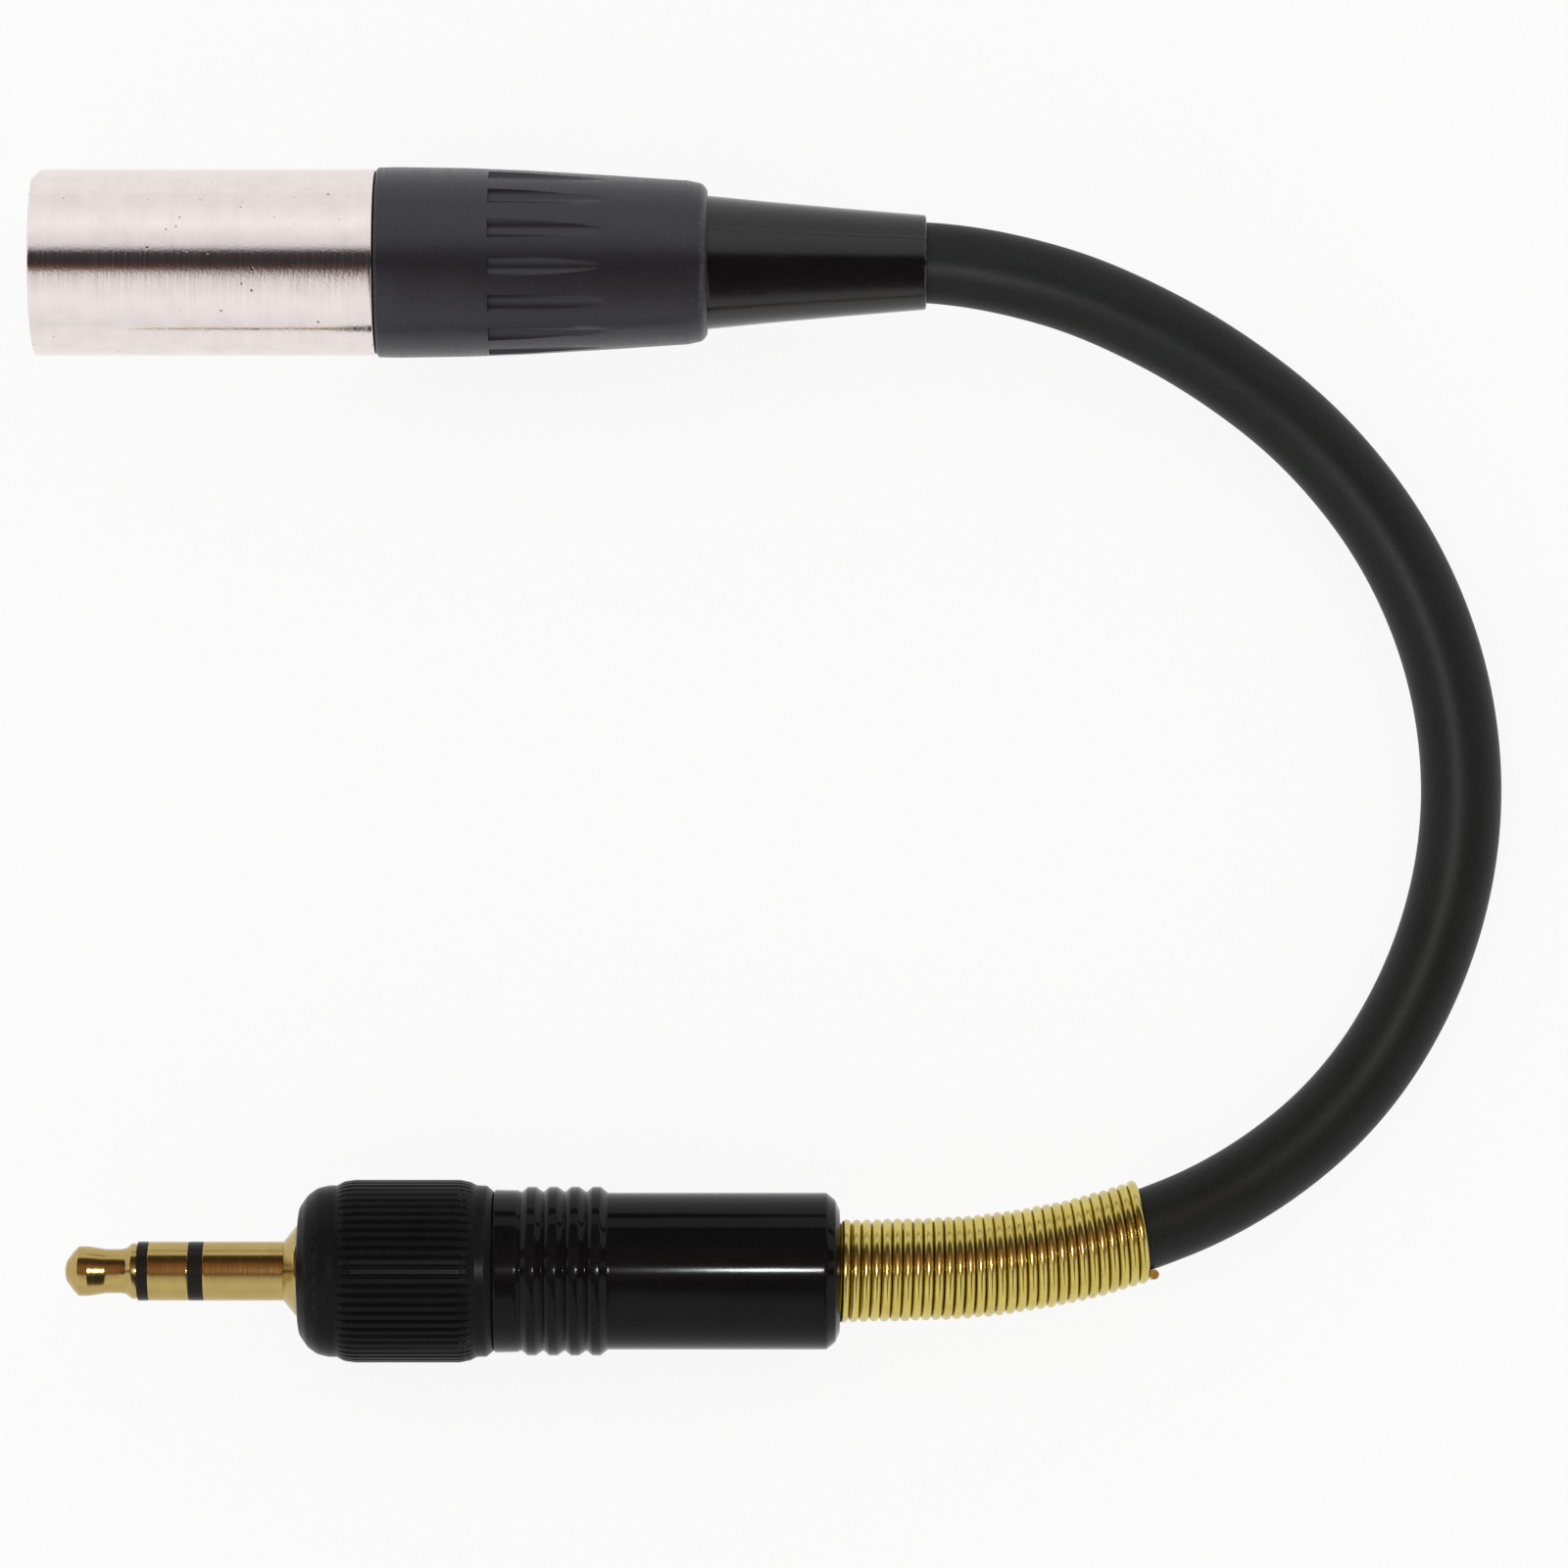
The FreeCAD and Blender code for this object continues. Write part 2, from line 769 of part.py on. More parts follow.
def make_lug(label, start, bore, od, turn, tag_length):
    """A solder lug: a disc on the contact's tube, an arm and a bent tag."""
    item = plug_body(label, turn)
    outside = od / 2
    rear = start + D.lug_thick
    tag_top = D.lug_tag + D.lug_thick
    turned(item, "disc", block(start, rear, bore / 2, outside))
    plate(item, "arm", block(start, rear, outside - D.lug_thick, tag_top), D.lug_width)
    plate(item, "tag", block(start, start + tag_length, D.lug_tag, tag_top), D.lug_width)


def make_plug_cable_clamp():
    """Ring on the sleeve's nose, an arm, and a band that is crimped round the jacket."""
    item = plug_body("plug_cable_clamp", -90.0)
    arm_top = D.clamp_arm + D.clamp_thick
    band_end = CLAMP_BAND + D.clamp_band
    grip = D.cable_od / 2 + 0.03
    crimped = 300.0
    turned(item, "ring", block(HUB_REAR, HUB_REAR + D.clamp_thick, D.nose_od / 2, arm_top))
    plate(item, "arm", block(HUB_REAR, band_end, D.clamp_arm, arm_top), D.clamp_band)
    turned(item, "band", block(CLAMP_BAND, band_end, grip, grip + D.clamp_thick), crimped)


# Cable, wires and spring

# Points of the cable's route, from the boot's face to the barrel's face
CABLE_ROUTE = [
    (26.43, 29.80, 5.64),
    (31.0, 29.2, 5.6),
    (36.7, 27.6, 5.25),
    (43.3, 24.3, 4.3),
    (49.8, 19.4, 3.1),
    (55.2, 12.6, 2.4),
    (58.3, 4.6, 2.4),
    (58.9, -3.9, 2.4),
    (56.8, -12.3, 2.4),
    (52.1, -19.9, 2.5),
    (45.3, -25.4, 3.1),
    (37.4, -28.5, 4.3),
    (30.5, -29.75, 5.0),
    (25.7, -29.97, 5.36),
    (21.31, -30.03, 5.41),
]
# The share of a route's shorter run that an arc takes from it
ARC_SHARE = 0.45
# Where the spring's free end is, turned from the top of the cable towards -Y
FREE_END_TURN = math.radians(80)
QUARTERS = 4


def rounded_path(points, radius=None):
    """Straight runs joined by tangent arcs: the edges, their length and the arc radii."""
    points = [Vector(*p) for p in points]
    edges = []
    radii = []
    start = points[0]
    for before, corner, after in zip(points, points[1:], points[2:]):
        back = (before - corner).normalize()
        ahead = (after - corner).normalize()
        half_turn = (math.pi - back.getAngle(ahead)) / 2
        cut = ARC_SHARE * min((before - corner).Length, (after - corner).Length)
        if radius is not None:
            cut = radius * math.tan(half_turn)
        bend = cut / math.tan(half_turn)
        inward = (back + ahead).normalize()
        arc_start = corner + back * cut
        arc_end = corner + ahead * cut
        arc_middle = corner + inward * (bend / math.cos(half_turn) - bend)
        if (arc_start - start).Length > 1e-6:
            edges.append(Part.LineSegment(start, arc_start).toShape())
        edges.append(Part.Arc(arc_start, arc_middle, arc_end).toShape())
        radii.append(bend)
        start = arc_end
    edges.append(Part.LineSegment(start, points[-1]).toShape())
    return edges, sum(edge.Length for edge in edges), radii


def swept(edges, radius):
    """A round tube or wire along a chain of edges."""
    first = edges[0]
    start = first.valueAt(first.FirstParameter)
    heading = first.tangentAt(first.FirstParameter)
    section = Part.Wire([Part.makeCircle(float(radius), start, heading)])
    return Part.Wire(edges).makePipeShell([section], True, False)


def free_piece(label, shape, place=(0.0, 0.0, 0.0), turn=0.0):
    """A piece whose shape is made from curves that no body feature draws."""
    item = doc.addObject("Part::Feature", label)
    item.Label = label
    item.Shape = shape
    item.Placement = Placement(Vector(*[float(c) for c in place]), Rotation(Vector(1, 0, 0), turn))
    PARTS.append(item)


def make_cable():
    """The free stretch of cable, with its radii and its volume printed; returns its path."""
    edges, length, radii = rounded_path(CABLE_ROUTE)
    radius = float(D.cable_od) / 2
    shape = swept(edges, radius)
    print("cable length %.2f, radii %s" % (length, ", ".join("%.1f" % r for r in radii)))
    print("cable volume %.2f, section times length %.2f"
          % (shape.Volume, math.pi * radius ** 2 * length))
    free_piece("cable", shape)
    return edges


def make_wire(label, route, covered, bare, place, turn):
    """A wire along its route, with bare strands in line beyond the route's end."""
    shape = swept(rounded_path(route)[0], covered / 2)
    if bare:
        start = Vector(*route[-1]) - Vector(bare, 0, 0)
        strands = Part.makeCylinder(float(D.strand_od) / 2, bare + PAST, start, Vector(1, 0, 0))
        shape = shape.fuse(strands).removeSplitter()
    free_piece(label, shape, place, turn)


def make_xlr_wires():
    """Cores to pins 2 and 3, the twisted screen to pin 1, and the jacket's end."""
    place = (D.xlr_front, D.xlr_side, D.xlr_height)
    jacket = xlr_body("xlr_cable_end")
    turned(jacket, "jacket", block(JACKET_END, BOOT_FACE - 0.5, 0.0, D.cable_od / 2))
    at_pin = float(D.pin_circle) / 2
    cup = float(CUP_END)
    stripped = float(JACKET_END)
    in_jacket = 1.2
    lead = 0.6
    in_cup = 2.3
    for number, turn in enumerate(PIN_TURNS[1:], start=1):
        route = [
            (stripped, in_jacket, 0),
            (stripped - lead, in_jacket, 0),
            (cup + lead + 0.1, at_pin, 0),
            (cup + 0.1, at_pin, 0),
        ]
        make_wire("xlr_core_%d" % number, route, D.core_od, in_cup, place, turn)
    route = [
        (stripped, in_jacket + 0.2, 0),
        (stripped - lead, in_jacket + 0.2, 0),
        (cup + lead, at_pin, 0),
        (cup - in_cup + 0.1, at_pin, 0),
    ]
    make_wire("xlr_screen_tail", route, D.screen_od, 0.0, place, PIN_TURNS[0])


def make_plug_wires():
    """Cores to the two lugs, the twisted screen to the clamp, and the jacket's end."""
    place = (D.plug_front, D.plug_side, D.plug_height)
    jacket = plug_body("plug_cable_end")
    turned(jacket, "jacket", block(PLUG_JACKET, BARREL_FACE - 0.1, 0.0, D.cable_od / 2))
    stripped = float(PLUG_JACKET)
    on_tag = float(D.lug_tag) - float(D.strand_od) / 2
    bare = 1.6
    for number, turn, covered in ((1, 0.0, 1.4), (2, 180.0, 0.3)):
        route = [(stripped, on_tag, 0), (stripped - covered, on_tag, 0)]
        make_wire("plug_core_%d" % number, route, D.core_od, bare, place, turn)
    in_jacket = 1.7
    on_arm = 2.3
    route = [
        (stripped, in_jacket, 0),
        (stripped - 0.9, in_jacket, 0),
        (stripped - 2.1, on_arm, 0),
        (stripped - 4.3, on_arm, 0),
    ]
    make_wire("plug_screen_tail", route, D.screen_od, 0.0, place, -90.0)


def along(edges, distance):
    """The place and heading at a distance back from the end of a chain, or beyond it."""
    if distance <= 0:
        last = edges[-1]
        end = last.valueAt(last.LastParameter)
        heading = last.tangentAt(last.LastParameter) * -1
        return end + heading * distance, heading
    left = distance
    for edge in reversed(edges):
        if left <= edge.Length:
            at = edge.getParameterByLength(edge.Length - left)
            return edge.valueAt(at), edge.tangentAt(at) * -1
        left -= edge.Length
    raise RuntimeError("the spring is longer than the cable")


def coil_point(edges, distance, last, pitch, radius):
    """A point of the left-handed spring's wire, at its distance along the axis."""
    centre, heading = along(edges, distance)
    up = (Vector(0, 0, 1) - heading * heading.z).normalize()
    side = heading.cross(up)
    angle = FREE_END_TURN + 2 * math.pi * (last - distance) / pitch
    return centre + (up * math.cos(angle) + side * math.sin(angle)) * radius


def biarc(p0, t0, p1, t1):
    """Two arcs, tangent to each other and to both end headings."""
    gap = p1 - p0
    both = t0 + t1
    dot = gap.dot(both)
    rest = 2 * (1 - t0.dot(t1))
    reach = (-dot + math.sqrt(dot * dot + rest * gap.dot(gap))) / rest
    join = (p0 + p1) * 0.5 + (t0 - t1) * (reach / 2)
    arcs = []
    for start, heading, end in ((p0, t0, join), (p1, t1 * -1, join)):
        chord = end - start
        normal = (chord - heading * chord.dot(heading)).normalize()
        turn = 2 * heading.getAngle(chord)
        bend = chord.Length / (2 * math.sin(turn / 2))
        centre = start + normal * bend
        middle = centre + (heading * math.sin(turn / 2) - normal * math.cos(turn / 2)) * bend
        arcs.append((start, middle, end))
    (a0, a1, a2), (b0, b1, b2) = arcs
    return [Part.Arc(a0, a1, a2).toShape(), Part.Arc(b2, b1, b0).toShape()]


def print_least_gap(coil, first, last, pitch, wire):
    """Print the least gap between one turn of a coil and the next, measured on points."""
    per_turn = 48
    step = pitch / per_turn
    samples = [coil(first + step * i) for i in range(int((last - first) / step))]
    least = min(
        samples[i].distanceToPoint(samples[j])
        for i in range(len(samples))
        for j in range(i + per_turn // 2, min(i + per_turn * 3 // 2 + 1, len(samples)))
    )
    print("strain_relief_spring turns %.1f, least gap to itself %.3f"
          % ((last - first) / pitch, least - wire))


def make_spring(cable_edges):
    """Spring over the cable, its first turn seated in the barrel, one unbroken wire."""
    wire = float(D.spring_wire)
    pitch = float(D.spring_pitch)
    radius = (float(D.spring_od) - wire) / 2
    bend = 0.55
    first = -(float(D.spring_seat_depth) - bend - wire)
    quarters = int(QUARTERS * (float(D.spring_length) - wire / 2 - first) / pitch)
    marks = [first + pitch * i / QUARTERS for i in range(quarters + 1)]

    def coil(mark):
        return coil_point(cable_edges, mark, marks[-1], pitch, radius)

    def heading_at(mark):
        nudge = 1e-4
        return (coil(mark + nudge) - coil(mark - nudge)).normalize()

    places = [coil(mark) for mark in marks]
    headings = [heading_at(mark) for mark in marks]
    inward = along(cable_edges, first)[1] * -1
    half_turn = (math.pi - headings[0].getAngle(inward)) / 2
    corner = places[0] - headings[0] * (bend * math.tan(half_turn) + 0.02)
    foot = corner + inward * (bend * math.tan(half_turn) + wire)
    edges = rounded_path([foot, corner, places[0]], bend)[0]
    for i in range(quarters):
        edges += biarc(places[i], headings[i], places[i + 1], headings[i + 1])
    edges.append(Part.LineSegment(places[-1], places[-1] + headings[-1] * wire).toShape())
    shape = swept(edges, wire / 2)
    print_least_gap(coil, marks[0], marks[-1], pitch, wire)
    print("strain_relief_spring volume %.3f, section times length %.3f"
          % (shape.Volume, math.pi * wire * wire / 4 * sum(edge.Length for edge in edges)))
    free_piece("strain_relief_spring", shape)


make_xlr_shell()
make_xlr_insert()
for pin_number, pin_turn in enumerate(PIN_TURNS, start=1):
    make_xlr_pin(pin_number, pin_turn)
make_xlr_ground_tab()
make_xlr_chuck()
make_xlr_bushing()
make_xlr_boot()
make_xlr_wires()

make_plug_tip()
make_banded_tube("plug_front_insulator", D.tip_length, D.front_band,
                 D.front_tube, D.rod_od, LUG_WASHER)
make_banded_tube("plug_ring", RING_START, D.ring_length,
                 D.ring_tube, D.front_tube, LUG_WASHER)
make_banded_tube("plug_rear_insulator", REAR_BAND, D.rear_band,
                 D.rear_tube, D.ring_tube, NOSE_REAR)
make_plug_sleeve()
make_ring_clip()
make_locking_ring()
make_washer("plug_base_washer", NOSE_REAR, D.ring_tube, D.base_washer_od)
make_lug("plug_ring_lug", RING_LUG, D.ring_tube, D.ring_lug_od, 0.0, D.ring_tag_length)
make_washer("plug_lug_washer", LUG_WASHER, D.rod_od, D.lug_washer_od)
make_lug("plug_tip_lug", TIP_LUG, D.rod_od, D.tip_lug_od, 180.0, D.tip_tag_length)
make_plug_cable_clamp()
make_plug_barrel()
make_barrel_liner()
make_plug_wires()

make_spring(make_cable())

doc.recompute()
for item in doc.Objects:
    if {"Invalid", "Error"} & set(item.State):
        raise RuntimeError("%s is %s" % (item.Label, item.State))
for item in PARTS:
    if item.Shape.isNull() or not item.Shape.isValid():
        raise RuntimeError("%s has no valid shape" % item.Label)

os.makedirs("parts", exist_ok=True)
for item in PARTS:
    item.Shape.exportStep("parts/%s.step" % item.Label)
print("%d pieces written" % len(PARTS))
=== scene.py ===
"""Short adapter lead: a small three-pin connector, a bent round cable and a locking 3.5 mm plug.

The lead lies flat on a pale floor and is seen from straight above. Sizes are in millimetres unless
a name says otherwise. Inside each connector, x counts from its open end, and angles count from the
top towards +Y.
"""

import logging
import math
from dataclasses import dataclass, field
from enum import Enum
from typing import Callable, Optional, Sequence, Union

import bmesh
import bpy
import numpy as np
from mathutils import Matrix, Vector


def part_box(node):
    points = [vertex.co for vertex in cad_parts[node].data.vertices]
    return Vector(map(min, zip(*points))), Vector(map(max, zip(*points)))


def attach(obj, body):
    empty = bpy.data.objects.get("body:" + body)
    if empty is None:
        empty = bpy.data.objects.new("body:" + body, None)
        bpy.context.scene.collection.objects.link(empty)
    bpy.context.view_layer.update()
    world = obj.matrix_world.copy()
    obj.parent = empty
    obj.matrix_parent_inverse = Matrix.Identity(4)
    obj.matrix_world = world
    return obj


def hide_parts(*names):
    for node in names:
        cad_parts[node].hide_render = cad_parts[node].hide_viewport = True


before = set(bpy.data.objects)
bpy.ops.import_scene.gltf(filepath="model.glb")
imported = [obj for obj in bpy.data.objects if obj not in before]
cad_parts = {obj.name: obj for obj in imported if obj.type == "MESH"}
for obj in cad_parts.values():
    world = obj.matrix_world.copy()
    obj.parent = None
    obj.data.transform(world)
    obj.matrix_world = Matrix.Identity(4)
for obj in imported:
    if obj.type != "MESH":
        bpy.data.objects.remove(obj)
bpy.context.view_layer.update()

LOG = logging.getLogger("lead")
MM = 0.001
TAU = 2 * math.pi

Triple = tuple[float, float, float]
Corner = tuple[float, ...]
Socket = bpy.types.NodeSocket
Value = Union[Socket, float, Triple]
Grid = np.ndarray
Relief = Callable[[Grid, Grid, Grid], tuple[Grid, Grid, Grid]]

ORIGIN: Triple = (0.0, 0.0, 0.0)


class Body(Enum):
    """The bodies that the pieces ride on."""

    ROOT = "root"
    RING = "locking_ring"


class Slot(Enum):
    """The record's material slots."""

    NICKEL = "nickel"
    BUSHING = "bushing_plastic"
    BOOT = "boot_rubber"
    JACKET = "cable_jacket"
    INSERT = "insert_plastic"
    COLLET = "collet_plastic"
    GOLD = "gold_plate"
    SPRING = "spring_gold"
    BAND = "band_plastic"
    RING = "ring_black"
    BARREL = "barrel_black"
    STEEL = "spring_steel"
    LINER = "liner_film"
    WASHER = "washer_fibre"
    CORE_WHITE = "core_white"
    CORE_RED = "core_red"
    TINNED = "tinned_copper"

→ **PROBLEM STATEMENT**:
Begin with the first line of the listing and copy exactly through the line that contains "# Cable, wires and spring", please, keeping both ends and leaving out everything after.

→ **WORKED ANSWER**:
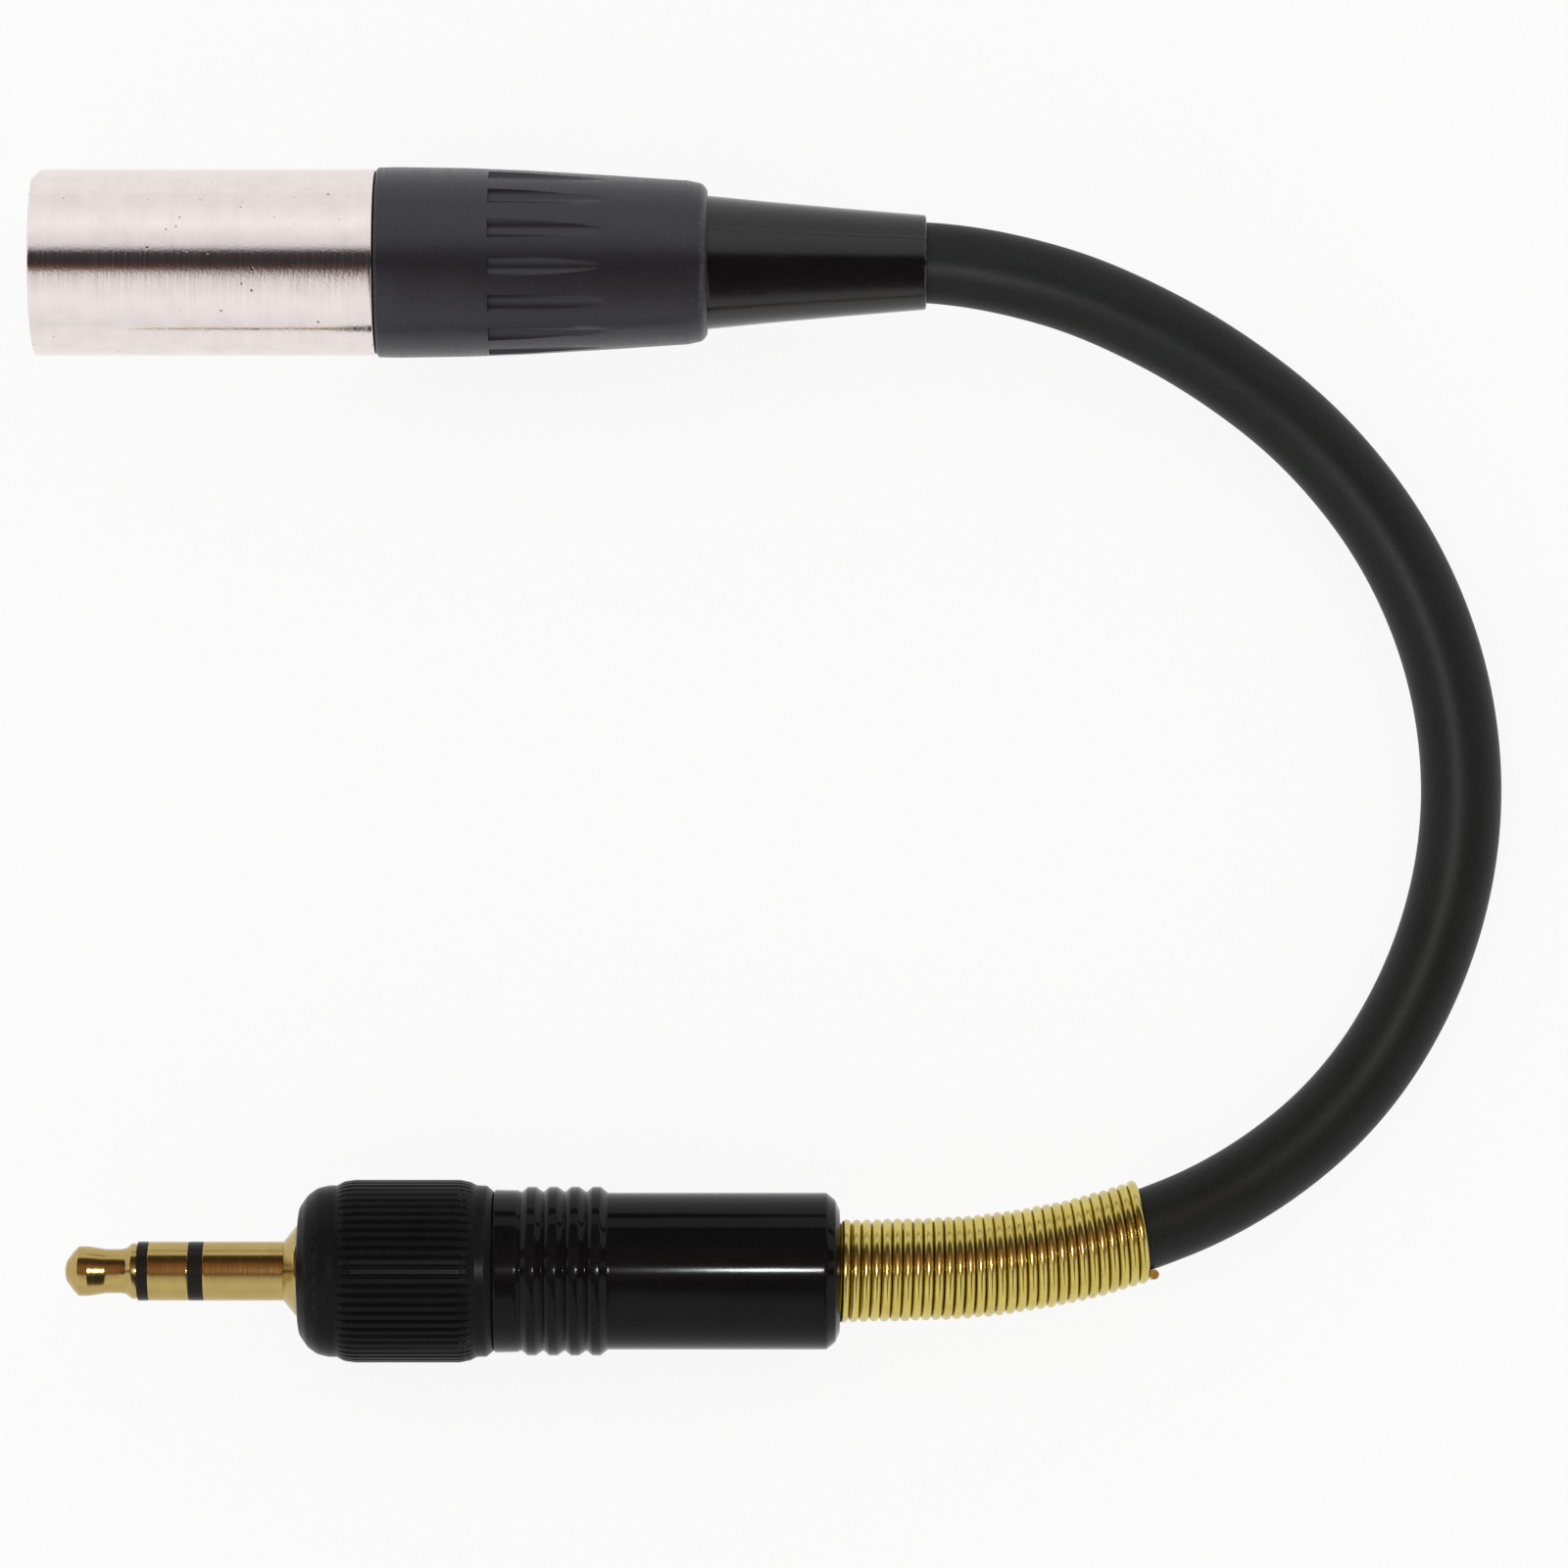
The FreeCAD and Blender code for this object continues. Write part 2, from line 769 of part.py on. More parts follow.
def make_lug(label, start, bore, od, turn, tag_length):
    """A solder lug: a disc on the contact's tube, an arm and a bent tag."""
    item = plug_body(label, turn)
    outside = od / 2
    rear = start + D.lug_thick
    tag_top = D.lug_tag + D.lug_thick
    turned(item, "disc", block(start, rear, bore / 2, outside))
    plate(item, "arm", block(start, rear, outside - D.lug_thick, tag_top), D.lug_width)
    plate(item, "tag", block(start, start + tag_length, D.lug_tag, tag_top), D.lug_width)


def make_plug_cable_clamp():
    """Ring on the sleeve's nose, an arm, and a band that is crimped round the jacket."""
    item = plug_body("plug_cable_clamp", -90.0)
    arm_top = D.clamp_arm + D.clamp_thick
    band_end = CLAMP_BAND + D.clamp_band
    grip = D.cable_od / 2 + 0.03
    crimped = 300.0
    turned(item, "ring", block(HUB_REAR, HUB_REAR + D.clamp_thick, D.nose_od / 2, arm_top))
    plate(item, "arm", block(HUB_REAR, band_end, D.clamp_arm, arm_top), D.clamp_band)
    turned(item, "band", block(CLAMP_BAND, band_end, grip, grip + D.clamp_thick), crimped)


# Cable, wires and spring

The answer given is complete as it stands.